Likewise, Martin conveyor guards simplify conveyor guarding to improve plant safety and productivity. The heavy mesh guards allow easy inspection, while keeping moving components and pinch points isolated from workers. Their rugged modular design is supported by a supplied angle iron structure and attachment to the conveyor equipment is not necessary. Installation is straightforward, with wedge clamps that allow panels to be removed and reinstalled quickly.
The guards conform to OSHA 29 CFR 1910.217 when installed with a minimum of 140mm between the guard opening and hazard. Available in a range of sizes from 610mm x 610mm to 914mm x 1,270mm, they feature a universal design that can be used in a variety of combinations to fit almost any application. Systems can be easily expanded or relocated as needed.
Martin Engineering have also expanded their Foundations training programme on the design and development of more productive belt conveyors to offer three customizable seminars. Training is available to suit individuals with varied levels of experience and responsibility from new hire to senior engineer. Attendees attain a better understanding of conveyor safety and performance, helping to justify upgrade investments and increase profitability.
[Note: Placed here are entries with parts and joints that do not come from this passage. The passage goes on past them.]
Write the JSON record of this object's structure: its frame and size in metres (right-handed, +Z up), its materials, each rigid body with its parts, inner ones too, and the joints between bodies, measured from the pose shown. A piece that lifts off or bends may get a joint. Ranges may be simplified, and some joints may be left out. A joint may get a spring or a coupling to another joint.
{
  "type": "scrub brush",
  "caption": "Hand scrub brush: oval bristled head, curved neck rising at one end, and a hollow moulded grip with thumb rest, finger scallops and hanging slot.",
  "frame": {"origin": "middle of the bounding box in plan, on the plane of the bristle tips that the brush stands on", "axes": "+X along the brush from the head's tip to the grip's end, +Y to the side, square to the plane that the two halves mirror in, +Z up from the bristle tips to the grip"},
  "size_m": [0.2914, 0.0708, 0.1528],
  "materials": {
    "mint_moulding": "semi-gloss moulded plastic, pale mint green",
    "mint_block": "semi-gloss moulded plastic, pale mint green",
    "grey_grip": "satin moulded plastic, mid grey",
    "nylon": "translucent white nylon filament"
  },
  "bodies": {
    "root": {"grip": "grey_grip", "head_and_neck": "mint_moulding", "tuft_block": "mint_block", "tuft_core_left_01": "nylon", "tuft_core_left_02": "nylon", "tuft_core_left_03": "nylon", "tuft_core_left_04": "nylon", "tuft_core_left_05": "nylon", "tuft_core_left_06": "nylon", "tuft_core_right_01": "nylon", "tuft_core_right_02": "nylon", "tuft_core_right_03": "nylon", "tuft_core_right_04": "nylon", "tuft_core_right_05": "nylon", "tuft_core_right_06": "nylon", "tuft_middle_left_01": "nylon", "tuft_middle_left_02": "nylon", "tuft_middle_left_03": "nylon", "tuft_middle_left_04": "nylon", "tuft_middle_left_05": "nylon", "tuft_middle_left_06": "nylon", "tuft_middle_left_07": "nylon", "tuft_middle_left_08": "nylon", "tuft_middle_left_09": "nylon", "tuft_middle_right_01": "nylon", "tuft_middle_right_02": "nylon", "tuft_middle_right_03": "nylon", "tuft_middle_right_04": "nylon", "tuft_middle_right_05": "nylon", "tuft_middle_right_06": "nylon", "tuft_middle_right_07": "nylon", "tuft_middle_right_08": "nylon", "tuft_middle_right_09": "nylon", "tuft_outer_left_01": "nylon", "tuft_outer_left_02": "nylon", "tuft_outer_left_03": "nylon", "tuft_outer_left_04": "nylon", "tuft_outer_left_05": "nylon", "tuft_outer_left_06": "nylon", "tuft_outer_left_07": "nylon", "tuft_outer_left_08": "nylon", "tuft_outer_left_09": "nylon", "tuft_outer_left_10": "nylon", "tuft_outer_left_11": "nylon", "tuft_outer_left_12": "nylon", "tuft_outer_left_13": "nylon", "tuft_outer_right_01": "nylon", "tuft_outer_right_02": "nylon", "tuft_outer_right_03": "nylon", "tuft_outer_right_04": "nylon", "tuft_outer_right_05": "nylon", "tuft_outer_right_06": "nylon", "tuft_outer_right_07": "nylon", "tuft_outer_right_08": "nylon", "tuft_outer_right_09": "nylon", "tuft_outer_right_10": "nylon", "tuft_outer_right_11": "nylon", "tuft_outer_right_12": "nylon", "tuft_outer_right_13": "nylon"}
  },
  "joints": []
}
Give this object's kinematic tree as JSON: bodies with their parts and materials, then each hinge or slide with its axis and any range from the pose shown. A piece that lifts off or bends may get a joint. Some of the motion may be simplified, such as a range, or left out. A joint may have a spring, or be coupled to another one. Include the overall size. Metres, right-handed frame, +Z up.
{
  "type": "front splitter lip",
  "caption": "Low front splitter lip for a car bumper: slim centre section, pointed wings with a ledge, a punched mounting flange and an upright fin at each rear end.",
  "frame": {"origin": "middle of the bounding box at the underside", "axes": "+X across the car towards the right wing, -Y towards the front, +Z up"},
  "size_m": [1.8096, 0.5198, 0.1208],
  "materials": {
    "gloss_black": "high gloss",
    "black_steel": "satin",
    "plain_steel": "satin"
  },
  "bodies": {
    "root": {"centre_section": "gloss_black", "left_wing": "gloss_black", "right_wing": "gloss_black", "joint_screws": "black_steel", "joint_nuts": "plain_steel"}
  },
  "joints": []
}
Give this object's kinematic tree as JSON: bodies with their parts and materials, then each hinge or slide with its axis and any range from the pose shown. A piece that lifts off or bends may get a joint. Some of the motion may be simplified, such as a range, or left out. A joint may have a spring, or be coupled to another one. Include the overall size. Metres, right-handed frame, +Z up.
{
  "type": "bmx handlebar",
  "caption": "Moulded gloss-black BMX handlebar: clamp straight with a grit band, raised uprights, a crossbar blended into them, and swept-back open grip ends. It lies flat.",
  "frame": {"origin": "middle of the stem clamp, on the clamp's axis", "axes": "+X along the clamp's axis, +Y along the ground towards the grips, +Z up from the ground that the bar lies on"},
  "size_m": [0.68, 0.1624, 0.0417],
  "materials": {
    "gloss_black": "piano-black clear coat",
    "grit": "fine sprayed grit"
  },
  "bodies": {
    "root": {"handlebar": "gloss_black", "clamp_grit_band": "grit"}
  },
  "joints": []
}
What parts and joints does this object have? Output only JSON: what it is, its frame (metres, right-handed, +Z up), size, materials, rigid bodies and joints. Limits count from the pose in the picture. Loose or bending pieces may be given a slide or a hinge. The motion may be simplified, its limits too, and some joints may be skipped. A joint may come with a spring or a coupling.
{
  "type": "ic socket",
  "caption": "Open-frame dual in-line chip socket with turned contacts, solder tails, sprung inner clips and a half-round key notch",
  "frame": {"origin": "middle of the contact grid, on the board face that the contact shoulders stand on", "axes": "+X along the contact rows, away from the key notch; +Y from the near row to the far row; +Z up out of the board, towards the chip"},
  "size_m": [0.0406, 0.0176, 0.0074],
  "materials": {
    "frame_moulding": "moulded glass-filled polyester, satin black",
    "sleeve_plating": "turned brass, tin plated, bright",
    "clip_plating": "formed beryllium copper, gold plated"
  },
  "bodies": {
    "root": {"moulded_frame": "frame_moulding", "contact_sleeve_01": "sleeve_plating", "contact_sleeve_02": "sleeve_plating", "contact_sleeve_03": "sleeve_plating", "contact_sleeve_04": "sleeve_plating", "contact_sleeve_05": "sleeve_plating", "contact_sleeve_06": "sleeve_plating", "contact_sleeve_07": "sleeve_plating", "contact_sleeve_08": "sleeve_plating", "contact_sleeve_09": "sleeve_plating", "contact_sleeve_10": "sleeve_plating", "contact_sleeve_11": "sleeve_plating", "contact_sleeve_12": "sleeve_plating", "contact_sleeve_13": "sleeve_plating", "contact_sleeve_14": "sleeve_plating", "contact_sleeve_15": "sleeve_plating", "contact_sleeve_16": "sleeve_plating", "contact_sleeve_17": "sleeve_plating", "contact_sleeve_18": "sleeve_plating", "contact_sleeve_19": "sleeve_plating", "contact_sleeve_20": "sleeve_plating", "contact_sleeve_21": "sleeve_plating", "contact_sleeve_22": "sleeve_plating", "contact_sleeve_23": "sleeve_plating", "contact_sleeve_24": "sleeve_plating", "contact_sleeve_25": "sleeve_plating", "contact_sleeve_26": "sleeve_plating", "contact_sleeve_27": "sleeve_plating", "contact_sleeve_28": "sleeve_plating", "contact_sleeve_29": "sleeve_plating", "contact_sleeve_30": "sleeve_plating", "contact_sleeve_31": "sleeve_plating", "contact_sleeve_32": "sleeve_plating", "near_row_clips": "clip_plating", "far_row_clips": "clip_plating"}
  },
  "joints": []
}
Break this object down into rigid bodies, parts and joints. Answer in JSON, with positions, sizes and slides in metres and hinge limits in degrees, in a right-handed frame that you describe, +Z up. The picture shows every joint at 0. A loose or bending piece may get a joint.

The Foundations Workshop series has been teaching bulk-materials handling personnel how to operate and maintain clean and safe belt conveyors for nearly 20 years. All programmes offer the opportunity for customization/localization to feature specific images, conditions and problems from the customer’s site, and are flexible in terms of location and length. The presenters, who are highly trained and have many years of hands-on experience around conveyor systems, aim to keep the programmes lively and interesting, while giving attendees a new outlook on conveyor operations.